• **Given request**: Filter the records below down to lines containing "More".

** BEGIN Recorded data **

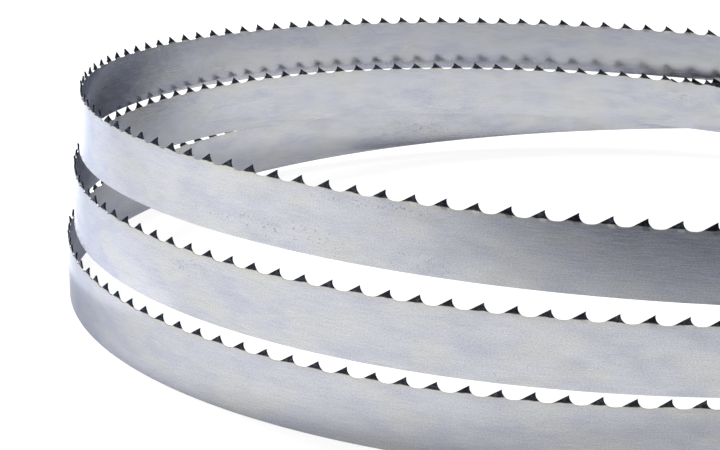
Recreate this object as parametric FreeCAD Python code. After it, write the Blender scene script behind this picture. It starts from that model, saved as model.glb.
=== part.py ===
import FreeCAD
import Part

import math
import os

from FreeCAD import Vector

# An endless band saw blade, coiled in three turns and lying on its back edge.
# Lengths are in millimetres and angles in degrees.
# The floor is the plane Z = 0. The coil is shaped round the Z axis, then moved sideways until its
# outline is centred there.
# Angles run clockwise seen from above, along the whole band, from the bottom turn's front (-Y):
# the bottom turn is 0 to 360, the top turn 360 to 720 and the middle turn 720 to 1080.

DRIVING_SIZES = {
    # the strip
    "BladeWidth": 20.6,
    "BladeThickness": 0.5,
    # the teeth: three to the inch, hooked, their upper halves bent alternately to either side
    "ToothPitch": 8.467,
    "ToothDepth": 2.6,
    "RakeAngle": 0.0,
    "StraightFace": 0.3,
    "GulletFloor": 0.8,
    "ToothSet": 0.2,
    "SetDepth": 1.3,
    "FirstTip": 6.4,
    # the coil: its radius, and how far each turn lies outside it at four places
    "CoilRadius": 180.4,
    "BottomFrontOffset": -1.4,
    "BottomLeftOffset": 2.8,
    "BottomFarOffset": -1.5,
    "BottomRightOffset": 5.8,
    "TopFrontOffset": -5.3,
    "TopLeftOffset": 0.1,
    "TopFarOffset": 5.5,
    "TopRightOffset": 9.5,
    "MiddleFrontOffset": 1.3,
    "MiddleLeftOffset": 0.6,
    "MiddleFarOffset": -7.7,
    "MiddleRightOffset": -9.8,
    # the air between a turn's teeth and the turn above, where they lie over each other
    "LowerGap": 2.0,
    "UpperGap": 3.7,
    # where along the band it climbs from the floor to the top, and comes down in two stages
    "ClimbStartAngle": 82.0,
    "ClimbEndAngle": 419.0,
    "FirstFallStartAngle": 376.0,
    "FirstFallEndAngle": 626.0,
    "SecondFallStartAngle": 782.0,
    "SecondFallEndAngle": 1015.0,
}

QUARTERS = [turn + place + "Offset"
            for turn in ("Bottom", "Top", "Middle")
            for place in ("Front", "Left", "Far", "Right")]
BAND_ANGLE = 1080.0
QUARTER_ANGLE = 90.0
RIGHT_ANGLE = 90.0
# a tooth's back, if it ran on straight, would reach the gullet's floor half way to the next tip
BACK_SHARE = 0.5
SAMPLE_ANGLE = 4.0
# how far the curves run on past their ends, so that the two ends meet smoothly
OVERLAP_SAMPLES = 24
OVERLAP_STATIONS = 24
# the back edge is one flat face over this many teeth to either side of the bottom turn's front
LEVEL_TEETH = 12
OTHER_STRETCHES = 11


def makeSheet(doc):
    sheet = doc.addObject("Spreadsheet::Sheet", "Sizes")
    for row, (name, value) in enumerate(DRIVING_SIZES.items(), start=1):
        sheet.set("A%d" % row, name)
        sheet.set("B%d" % row, str(value))
        sheet.setAlias("B%d" % row, name)
    doc.recompute()
    return sheet


def smoothStep(angle, start, end):
    # rises from 0 to 1 with no kink or jump in curvature at either end
    share = min(max((angle - start) / (end - start), 0.0), 1.0)
    return share ** 3 * (10.0 - 15.0 * share + 6.0 * share ** 2)


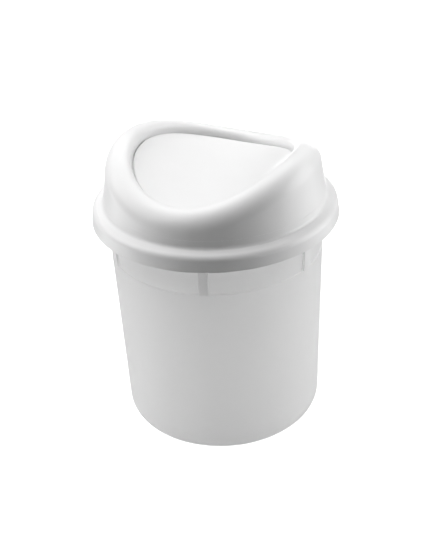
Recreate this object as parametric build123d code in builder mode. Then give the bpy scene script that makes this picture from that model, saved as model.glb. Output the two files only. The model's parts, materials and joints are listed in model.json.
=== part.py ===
"""Round swing-lid wastebasket: a frosted bin body, a lift-off lid collar and a swinging flap.

Frame: origin on the floor under the centre of the base, +Z up, +X along the flap's pivot axis.
All lengths are in millimetres and all angles in degrees.
"""

from build123d import *
import math
import os

os.makedirs("parts", exist_ok=True)

# ---------------------------------------------------------------- driving dimensions
# Bin body
base_radius = 98.1  # outer wall carried down to the floor plane
mouth_radius = 105.5  # outer wall carried up to the rim
rim_height = 233.5
base_round = 18.0
body_wall = 1.8
floor_top = 3.2
foot_ring_outer = 80.0
foot_ring_inner = 74.0
foot_recess = 1.2
band_height = 188.0  # a shallow band runs round the body from here up to the rim
band_recess = 0.7
rim_radius = 116.3  # out-turned rim that carries the lid
rim_lip_depth = 7.0
rim_round = 2.5
rib_count = 6
rib_width = 9.5
rib_proud = 2.0
rib_edge_round = 0.8
rib_turn = -11.3  # the lid may sit at any turn on the round body; this is the turn it has here

# Lid collar
lid_wall = 2.0
skirt_bottom = 221.3
skirt_radius = 120.1
skirt_edge_round = 0.8
shoulder_radius = 118.3  # corner of the shoulder before it is rounded
shoulder_height = 235.0
shoulder_round = 6.6
neck_radius = 108.0
neck_height = 239.0
neck_round = 4.0
crown_draft = 7.9  # lean of the wall above the neck
crown_low = 267.2  # top of the crown at the front and the back
crown_high = 294.7  # top of the crown over the two pivots
crown_round = 19.0
crown_flat = 0.5
crown_points = 12  # points that the saddle line is drawn through
lip_round = 7.0
lip_depth = 14.5  # from the crown's top down to the lip's lower edge
seam_height = 246.0  # the swept crown meets the turned neck here
seam_ledge = 0.12  # the turned neck stands this much proud of the crown at the seam
seam_overlap = 1.0

# Flap
flap_gap = 1.2
flap_wall = 2.0
flap_low = 260.4  # bottom line of the trough's top face
flap_high = 284.0  # the trough's top face at its two ends
flap_rim_depth = 4.6
flap_edge_round = 1.3

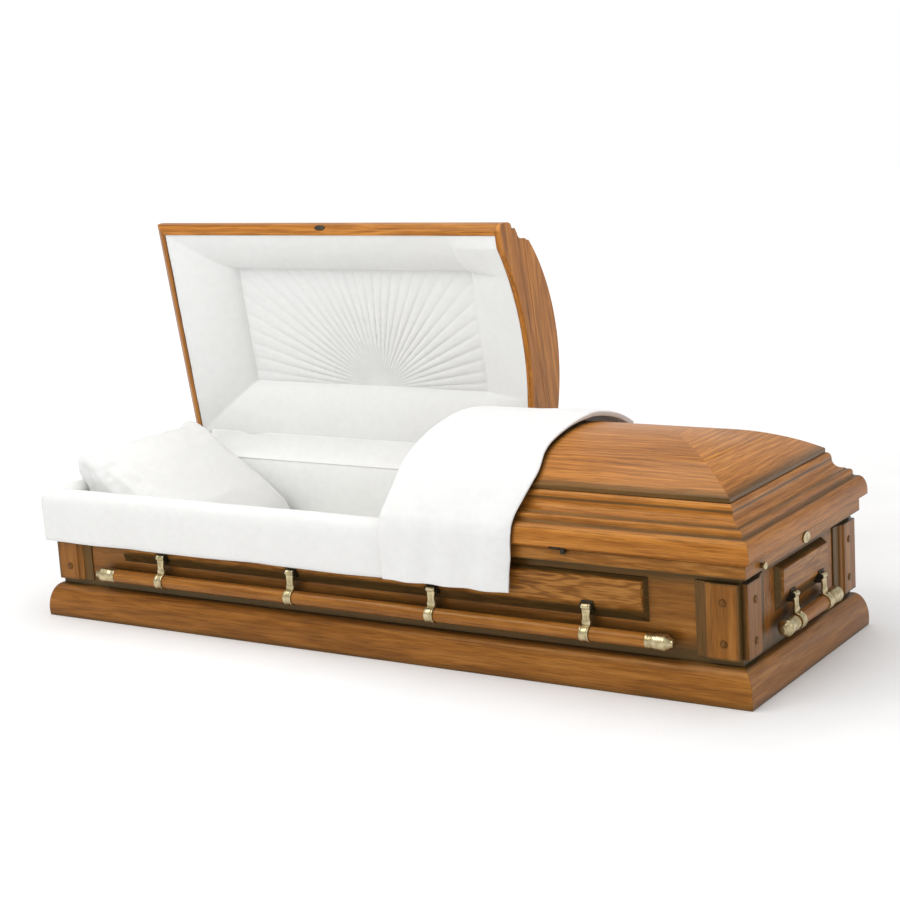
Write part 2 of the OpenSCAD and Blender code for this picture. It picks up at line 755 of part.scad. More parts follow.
base_board_x();  // base_front
to_back() base_board_x();  // base_back
base_board_y();  // base_foot
to_head() base_board_y();  // base_head
case();
rail_board_x();  // rail_front
rail_back();
rail_board_y();  // rail_foot
to_head() rail_board_y();  // rail_head
long_panel();  // panel_front
to_back() long_panel();  // panel_back
end_panel();  // panel_foot
to_head() end_panel();  // panel_head
front_post();  // post_front_foot
to_head() front_post();  // post_front_head
to_back() front_post();  // post_back_foot
to_back() to_head() front_post();  // post_back_head
foot_post();  // post_foot_front
to_back() foot_post();  // post_foot_back
to_head() foot_post();  // post_head_front
to_head() to_back() foot_post();  // post_head_back
front_lug(1);  // lug_front_1
front_lug(2);  // lug_front_2
front_lug(3);  // lug_front_3
front_lug(4);  // lug_front_4
to_back() front_lug(1);  // lug_back_1
to_back() front_lug(2);  // lug_back_2
to_back() front_lug(3);  // lug_back_3
to_back() front_lug(4);  // lug_back_4
foot_lug(1);  // lug_foot_1
foot_lug(2);  // lug_foot_2
to_head() foot_lug(1);  // lug_head_1
to_head() foot_lug(2);  // lug_head_2
handle(long_half, long_arms);  // handle_front
to_back() handle(long_half, long_arms);  // handle_back
to_foot() handle(end_half, end_arms);  // handle_foot
to_head() to_foot() handle(end_half, end_arms);  // handle_head
key_cover();
key_knob();
case_leaf();  // hinge_case_leaf
lid_front(foot_lid_x0 + header_thick);  // foot_lid_front
lid_back(foot_lid_x0, foot_leaf_x0);  // foot_lid_back
lid_end();  // foot_lid_end
header(foot_lid_x0, foot_lid_x0);  // foot_lid_header
crown(foot_lid_x0 + header_thick);  // foot_lid_crown
foot_latch();  // foot_lid_latch
lid_leaf(foot_leaf_x0);  // foot_lid_hinge_leaf
head_part() lid_front(head_lid_x0 + header_thick);  // head_lid_front
head_part() lid_back(head_lid_x0, head_leaf_x0);  // head_lid_back
head_part() lid_end();  // head_lid_end
head_part() header(head_lid_x0, head_lid_x0);  // head_lid_header
head_part() crown(head_lid_x0 + header_thick);  // head_lid_crown
opened() head_latch();  // head_lid_latch
head_part() lid_leaf(head_leaf_x0);  // head_lid_hinge_leaf
case_lining();
head_part() head_lining();  // head_lid_lining
foot_lining();  // foot_lid_lining
pillow();
apron();
throw();
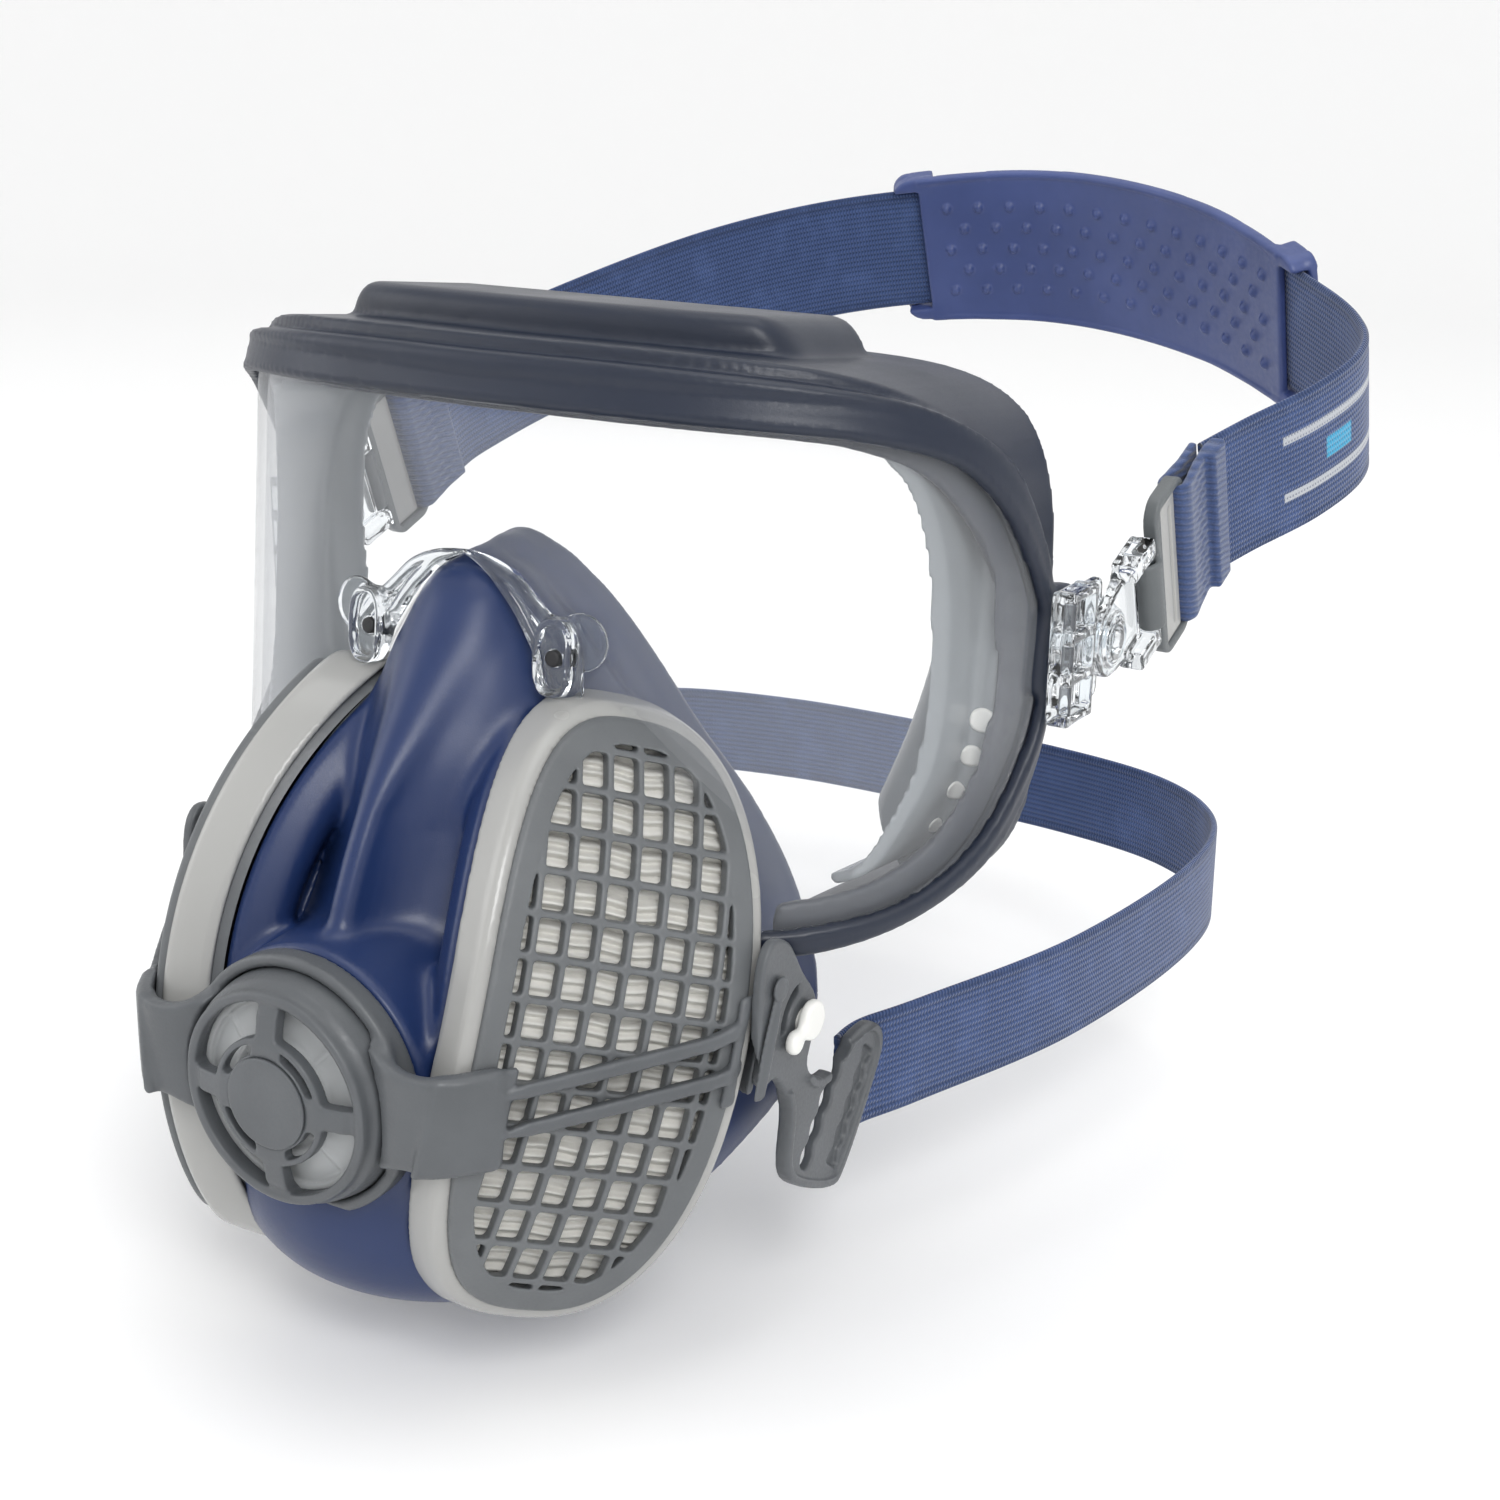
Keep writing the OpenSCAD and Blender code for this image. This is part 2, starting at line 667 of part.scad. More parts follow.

** END Recorded data **

• **The solution**:
Write part 2 of the OpenSCAD and Blender code for this picture. It picks up at line 755 of part.scad. More parts follow.
Keep writing the OpenSCAD and Blender code for this image. This is part 2, starting at line 667 of part.scad. More parts follow.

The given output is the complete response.